Em Avintes, a absoluta raridade dá um claro favoritismo ao fenómeno cultural e gastronómico, que é a sua broa, afamada no país inteiro e a merecer, sem dúvida, o esforço da internacionalização, que será enormemente facilitada pela existência de uma unidade museológica ou "centro interpretativo".

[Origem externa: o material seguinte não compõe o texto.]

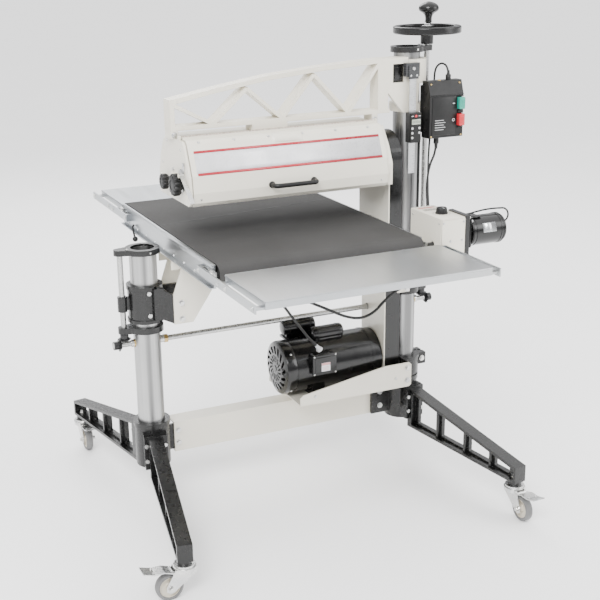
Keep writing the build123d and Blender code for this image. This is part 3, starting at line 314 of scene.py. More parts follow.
BRIGHT = finish("bright_zinc", (0.68, 0.68, 0.66), 0.26, (22, 4, (0.54, 0.55, 0.56), (0.72, 0.71, 0.68)),
                (90, 3, 0.2, 0.38), (380, 3, 0.12, 0.0004, 0.0006), metallic=1.0)
BRASS = finish("brass", (0.62, 0.44, 0.18), 0.3, (40, 3, (0.46, 0.31, 0.12), (0.68, 0.50, 0.22)),
               None, (500, 2, 0.1, 0.0003, 0.0006), metallic=1.0)
HINGE = finish("hinge_metal", (0.50, 0.42, 0.37), 0.42, (90, 4, (0.36, 0.29, 0.25), (0.60, 0.53, 0.47)),
               None, (300, 3, 0.2, 0.0004), metallic=0.85)
GLASS = finish("display_glass", (0.33, 0.37, 0.31), 0.12, (60, 2, (0.30, 0.34, 0.28), (0.36, 0.40, 0.33)),
               None, (30, 2, 0.02, 0.0002), coat=0.6)
TURNED_X, TURNED_Z = turned_steel("turned_steel_x", 0).mat, turned_steel("turned_steel_z", 2).mat
SHAFT = geared_steel("shaft_steel", 0, (0, 0, SHAFT_Z * MM)).mat
SCREW_LEFT = geared_steel("left_screw_steel", 2, ((MIDDLE - SCREW_X) * MM, 0, 0)).mat
SCREW_RIGHT = geared_steel("right_screw_steel", 2, ((MIDDLE + SCREW_X) * MM, 0, 0)).mat
ALUMINIUM = turned_steel("turned_aluminium", 0, ALUMINIUM_GREY).mat
SCALE = scale_metal().mat
COLUMN = column_steel().mat
FEED_BELT, GRIT = feed_abrasive().mat, grit_cloth().mat
DARK_RUBBER, TREAD = rubber("dark_rubber", 0.012), rubber("tread_rubber", 0.14)
LEAD_COVER = rubber("lead_cover", 0.006, 150)
RED_PAINT = plastic("red_stripe", (0.46, 0.022, 0.038), 0.3)
WHITE_PANEL = plastic("white_panel", (0.78, 0.78, 0.80), 0.3)
GREEN_PLASTIC = plastic("green_plastic", (0.015, 0.30, 0.22))
RED_PLASTIC = plastic("red_plastic", (0.56, 0.02, 0.03))
HUB_PLASTIC = plastic("hub_plastic", (0.60, 0.55, 0.45), 0.45)
PINK_PLASTIC = plastic("pale_red_print", (0.70, 0.36, 0.36), 0.4)
GREY_PLASTIC = plastic("grey_key", (0.55, 0.56, 0.56), 0.4)
INK = plastic("dark_print", (0.02, 0.02, 0.022), 0.5)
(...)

Quando, como e onde isso acontecerá, é, de momento, pergunta sem resposta. Há, contudo, promissores sinais de uma tomada de consciência e vontade política, fatores determinantes para o seu arranque, num contexto em que não falta a imprescindível pesquisa da comunidade académica, recetividade popular, artefactos, empresas de fabrico artesanal, comunidades guardiãs das tradições e do segredo de um sabor inimitável. A meu ver, pode ser lido como significativo o gesto da Câmara Municipal, de distinguir, no dia da Cidade, com a medalha de Mérito Cultural, classe ouro, um fundador da Confraria da Broa, Joaquim da Costa Gomes, e quatro tradicionais obreiras da Broa de Avintes (Padaria Arminda e Neto, Padaria Broa da Manelinha, Padaria Maria Cristina e Padaria Climana) pela "produção da Broa de Avintes. Símbolo identitário e de cultura gastronómica da freguesia de Avintes e do Concelho de Vila Nova de Gaia"
A fundamentação da homenagem, serve, igualmente, de justificação para a criação do Museu da Broa, num reconhecimento que pode ser visto como a sua pedra angular. Palavras ditas precisamente neste ano de 2019, em que não vemos mero acaso, antes pressentimos, a intenção política de passar das palavras aos atos.
Há, como disse, muitas maneiras de delinear um museu, de iniciar uma caminhada e o de Avintes poderá estar perto de dar os seus primeiros passos!